Additional Resources

Partner As You Go


Partner As You Go


  • Integrate evaluated workplace learning, training, licenses, or certifications for academic recognition (e.g., credit) into an academic pathway.
  • Embed the acquisition of workplace credentials within the academic pathway in partnership with industry.
  • Integrate academically acquired credentials into workplace training and job advancement.
  • Embed prior learning into academic and employment pathways.
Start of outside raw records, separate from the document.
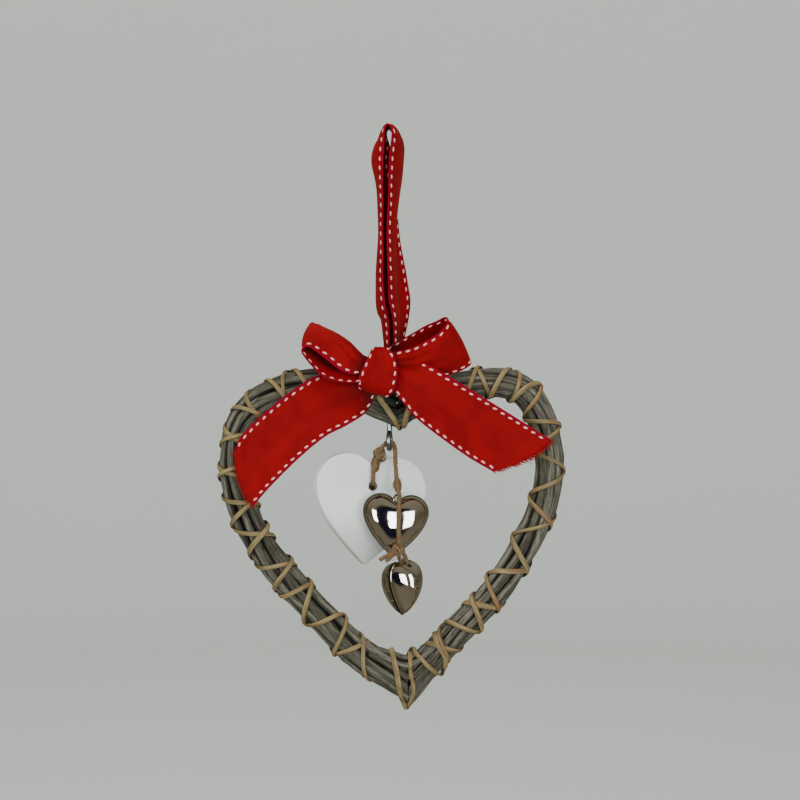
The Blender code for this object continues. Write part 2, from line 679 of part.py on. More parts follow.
def puffed_heart(width, height, depth):
    """A heart blown up to both sides from its rim."""
    outline = heart_outline(width, height, BELL_LOBE, BELL_SPREAD, BELL_FULLNESS, 13)
    belly_z = -BELL_BELLY * height
    levels = [(-1, shrink) for shrink in reversed(BELL_SHRINKS)]
    levels += [(1, shrink) for shrink in BELL_SHRINKS[1:]]
    rings = []
    for side, shrink in levels:
        swell = math.sqrt(1.0 - (1.0 - shrink) ** BELL_ROUNDNESS)
        y = side * depth / 2 * swell
        keep = 1.0 - shrink
        rings.append([Vector((x * keep, y, belly_z + (z - belly_z) * keep)) for x, z in outline])
    poles = [Vector((0.0, side * depth / 2, belly_z)) for side in (-1, 1)]
    return loft(rings, poles=poles)


def build_bell(name, width, height, depth, top, turn, roll, loop_turn, material):
    """A puffed heart bell with a wire loop soldered in its notch."""
    bell = add_object(name, puffed_heart(width, height, depth), material)
    bell.location = top - UP * BELL_LOBE * width
    bell.rotation_euler = (0.0, roll, turn)
    inner = TWINE_DIAMETER + LOOP_ROOM
    loop = add_object(name + "_loop_to_join", ring_mesh(inner, BELL_WIRE, 12), material)
    notch = math.sqrt(BELL_LOBE ** 2 - BELL_SPREAD ** 2) * width
    loop.parent = bell
    loop.location = (0.0, 0.0, notch + inner / 2 + 0.2 * BELL_WIRE)
    loop.rotation_euler = (0.0, 0.0, loop_turn)
    join_with_boolean(bell, [loop])
    return bell


def build_bells(eye, material):
    """The large bell in front of the wooden heart, and the small one under it, turned aside."""
    wood_front = (LARGE_BELL_SIDE - WOOD_SIDE) * math.tan(WOOD_TURN)
    wood_front = wood_front - WOOD_THICKNESS / 2 / math.cos(WOOD_TURN)
    middle = wood_front - WOOD_TO_BELL - LARGE_BELL_DEPTH / 2
    top = eye + Vector((LARGE_BELL_SIDE, middle, -LARGE_BELL_DROP))
    build_bell("large_bell", LARGE_BELL_WIDTH, LARGE_BELL_HEIGHT, LARGE_BELL_DEPTH, top,
               math.radians(4.0), math.radians(4.0), math.radians(50.0), material)
    drop = LARGE_BELL_DROP + LARGE_BELL_HEIGHT + BELL_TO_BELL
    top = eye + Vector((SMALL_BELL_SIDE, middle, -drop))
    build_bell("small_bell", SMALL_BELL_WIDTH, SMALL_BELL_HEIGHT, SMALL_BELL_DEPTH, top,
               SMALL_BELL_TURN, 0.0, 0.0, material)


# Ways of the two twines, in millimetres
HEART_TWINE_WAY = [(2.0, -1.2, -136.6), (0.4, -1.2, -135.9), (-2.0, -1.8, -137.0), (-4.2, -3.4, -141.0),
                   (-5.6, -4.5, -145.0), (-6.2, -4.7, -149.0), (-6.3, -4.6, -152.4), (-6.4, -4.2, -154.2),
                   (-6.8, -2.6, -154.8), (-7.6, -0.2, -154.6), (-8.4, 2.0, -154.5), (-8.6, 4.0, -153.8),
                   (-8.2, 5.0, -151.6), (-7.5, 5.4, -148.4), (-6.5, 5.6, -145.0), (-5.2, 4.8, -141.6),
                   (-3.6, 2.4, -139.4)]
BELL_TWINE_WAY = [(-1.4, 1.2, -136.2), (0.6, 1.2, -135.3), (2.8, 0.8, -137.4), (3.2, -3.4, -144.0),
                  (3.6, -6.6, -150.0), (4.2, -7.6, -154.6), (4.9, -9.8, -157.4), (4.9, -13.6, -160.4),
                  (4.6, -16.9, -166.0), (4.6, -17.2, -172.0), (4.8, -16.2, -176.6), (5.8, -13.8, -180.6),
                  (7.4, -11.2, -183.8), (7.9, -9.3, -186.2), (6.0, -8.1, -187.0), (4.4, -7.2, -187.0)]


def build_twine(name, way, material):
    """A plain tube along the twine's way."""
    dense = spline_dense([Vector(row) * MM for row in way], 16)
    rough_total = even_points(dense, 2)[1]
    count = int(rough_total / (1.3 * TWINE_DIAMETER)) + 1
    points = even_points(dense, count)[0]
    curve = bpy.data.curves.new(name, "CURVE")
    curve.dimensions = "3D"
    curve.bevel_depth = TWINE_DIAMETER / 2
    curve.bevel_resolution = 2
    curve.use_fill_caps = True
    line = curve.splines.new("POLY")
    line.points.add(len(points) - 1)
    for slot, point in zip(line.points, points):
        slot.co = (*point, 1.0)
    obj = bpy.data.objects.new(name, curve)
    obj.data.materials.append(material)
    bpy.context.scene.collection.objects.link(obj)
    return obj


def main():
    clear_objects()
    willow = make_material("grey_willow", (0.24, 0.21, 0.17), 0.8)
    cane = make_material("split_cane", (0.44, 0.32, 0.19), 0.7)
    ribbon = make_material("red_ribbon", (0.32, 0.004, 0.005), 0.75)
    wire = make_material("wire", (0.45, 0.46, 0.48), 0.3, 1.0)
    jute = make_material("jute_twine", (0.29, 0.19, 0.10), 0.9)
    white_paint = make_material("white_paint", (0.70, 0.72, 0.69), 0.6)
    silver = make_material("silver_plate", (0.62, 0.60, 0.56), 0.08, 1.0)

    left = Half("left", LEFT_COURSE, LEFT_ROD_DIAMETER, LEFT_CANE_PITCH, 1)
    right = Half("right", RIGHT_COURSE, RIGHT_ROD_DIAMETER, RIGHT_CANE_PITCH, -1)
    shank_hole = build_screw_eye(left, wire)
    middle_rods = (RODS_IN_RING // 2, RODS_IN_RING // 2 + 1)
    for half in (left, right):
        for number in range(1, RODS_IN_RING + 1):
            rod = build_rod(half, number, willow)
            if half is left and number in middle_rods:
                cut_with(rod, shank_hole)
        build_inner_rod(half, willow)
        build_cane(half, "a", 1, 0.0, cane)
        build_cane(half, "b", -1, SECOND_CANE_START, cane)
    build_tip_cane(left, cane)
    build_hanging_ribbon(left, ribbon)
    build_bow(left, ribbon)
    build_wooden_heart(eye_centre(left), white_paint)
    build_bells(eye_centre(left), silver)
    build_twine("heart_twine", HEART_TWINE_WAY, jute)
    build_twine("bell_twine", BELL_TWINE_WAY, jute)


main()
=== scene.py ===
# Wicker heart ornament: its willow, cane, ribbon, twine, wooden heart and bells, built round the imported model.
# Lengths are in millimetres until a mesh is made. The front faces -Y.
import json
import math
import random

import bmesh
import bpy
import numpy as np
from mathutils import Matrix, Vector, noise
from mathutils.bvhtree import BVHTree
from mathutils.kdtree import KDTree

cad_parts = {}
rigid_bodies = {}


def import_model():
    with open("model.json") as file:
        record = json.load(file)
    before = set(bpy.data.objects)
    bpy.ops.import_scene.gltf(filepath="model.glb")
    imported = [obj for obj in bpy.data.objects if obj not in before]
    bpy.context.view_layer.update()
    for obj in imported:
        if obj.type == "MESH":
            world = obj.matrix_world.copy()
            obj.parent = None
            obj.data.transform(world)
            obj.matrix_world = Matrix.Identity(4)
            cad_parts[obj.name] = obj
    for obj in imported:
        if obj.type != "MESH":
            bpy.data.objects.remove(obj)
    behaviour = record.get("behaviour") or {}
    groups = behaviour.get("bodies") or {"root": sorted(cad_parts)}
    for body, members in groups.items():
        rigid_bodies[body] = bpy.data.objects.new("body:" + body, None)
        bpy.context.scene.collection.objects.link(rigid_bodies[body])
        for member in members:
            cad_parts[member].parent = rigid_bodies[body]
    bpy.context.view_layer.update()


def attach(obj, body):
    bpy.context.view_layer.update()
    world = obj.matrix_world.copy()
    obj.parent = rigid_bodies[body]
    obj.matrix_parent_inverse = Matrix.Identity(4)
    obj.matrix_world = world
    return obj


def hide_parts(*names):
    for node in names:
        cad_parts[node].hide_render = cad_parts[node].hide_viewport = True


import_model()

mm = 0.001
tau = math.tau
back = np.array([0.0, 1.0, 0.0])
print("frame loaded")

# Camera
cameraSettings = {
    "place": (0.0051, -0.665, -0.1175),
    "lens": 70.0,
}


def addCamera():
    data = bpy.data.cameras.new("camera")
    data.lens = cameraSettings["lens"]
    data.sensor_width = 36.0
    camera = bpy.data.objects.new("camera", data)
    camera.location = cameraSettings["place"]
    camera.rotation_euler = (math.radians(90.0), 0.0, 0.0)
    bpy.context.scene.collection.objects.link(camera)
    bpy.context.scene.camera = camera


addCamera()


# Lines and meshes
def smoothLine(points, perSpan=12):  # a smooth curve through rows of any width
    p = np.asarray(points, float)
    p = np.vstack([2 * p[0] - p[1], p, 2 * p[-1] - p[-2]])
    t = (np.arange(perSpan) / perSpan)[:, None]
    parts = []
    for i in range(1, len(p) - 2):
        a, b, c, d = p[i - 1], p[i], p[i + 1], p[i + 2]
        parts.append(0.5 * (2 * b + (c - a) * t + (2 * a - 5 * b + 4 * c - d) * t ** 2
                            + (3 * b - a - 3 * c + d) * t ** 3))
    parts.append(p[-2:-1])
    return np.vstack(parts)


def wayAlong(line):
    steps = np.linalg.norm(np.diff(line[:, :3], axis=0), axis=1)
    return np.concatenate([[0.0], np.cumsum(steps)])


def readAt(want, way, rows):  # every column of the rows, read off at other ways
    return np.stack([np.interp(want, way, column) for column in rows.T], axis=-1)


def evenLine(line, step):  # points at even distances, about one step apart
    way = wayAlong(line)
    return readAt(np.linspace(0.0, way[-1], max(2, int(round(way[-1] / step)) + 1)), way, line)


def softened(rows, weights):  # every column averaged with its neighbours along the line
    reach = len(weights) // 2
    padded = [np.pad(column, reach, "edge") for column in rows.T]
    return np.stack([np.convolve(column, weights, "valid") for column in padded], axis=1)


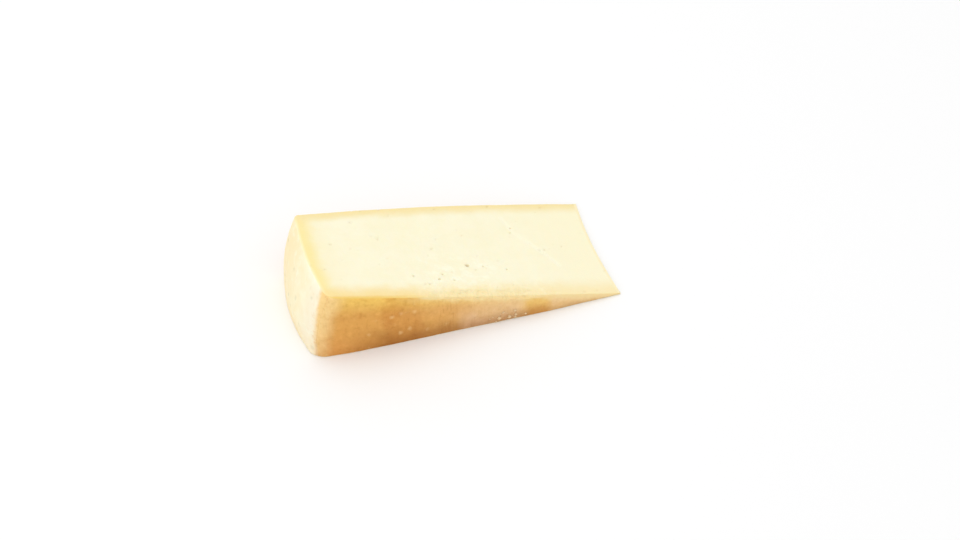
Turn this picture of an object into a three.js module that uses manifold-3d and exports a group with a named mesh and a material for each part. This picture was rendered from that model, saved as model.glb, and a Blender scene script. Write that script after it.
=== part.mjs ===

  • Evaluate workplace learning, training, licenses or certifications and embed within a credential pathway (e.g., manager training provided by an industry partner is evaluated; results become part of a microcredential, certificate, or degree in management).
  • Make preparation for a national certification a formal component of the outcomes for an academic credential (e.g., outcomes in an automotive program prepare learners to earn industry certifications; outcomes in a business pathway are mapped directly to the SHRM certification).
  • Gain industry approval for awarding professional certification as part of the academic programming (e.g., Cisco certifications gained within technology programs).
  • Prior learning is evaluated to meet requirements for workplace credentials (e.g., to gain certifications from the National Association of Direct Service Providers, a portfolio is developed based on work experiences).
  • Pre-apprenticeship and apprenticeship programs developed with industry, educational institutions, and credentialing/certification bodies as an earn-and-learn model.
  • Employer-sponsored credential programs that partner with credential providers as a part of strategic assessments of future workforce needs (e.g., Google, BP, Bank of America, Chipotle, Walmart).

Things to Consider

  • Which industry partners provide training or require licenses or certifications that align with academic pathways?
  • Which industry partners require knowledge and skills that can be supported by existing or new academic pathways?
  • Map workplace knowledge and skills to academic learning outcomes within academic pathways.
  • Which industry credentials could be satisfied, at least in part, by prior learning or academic programming?

Why Use This Strategy

  • Partnerships with industries can provide a pipeline of learners into the institution and a pipeline of workers back to industry.
  • Learners needn’t repeat learning they’ve already obtained; this increases persistence and completion while decreasing costs and time to completion.
  • Learners are more marketable.
  • Many learners have educational benefits that can be used toward a program, which goes further when workplace learning is applied to academic pathways.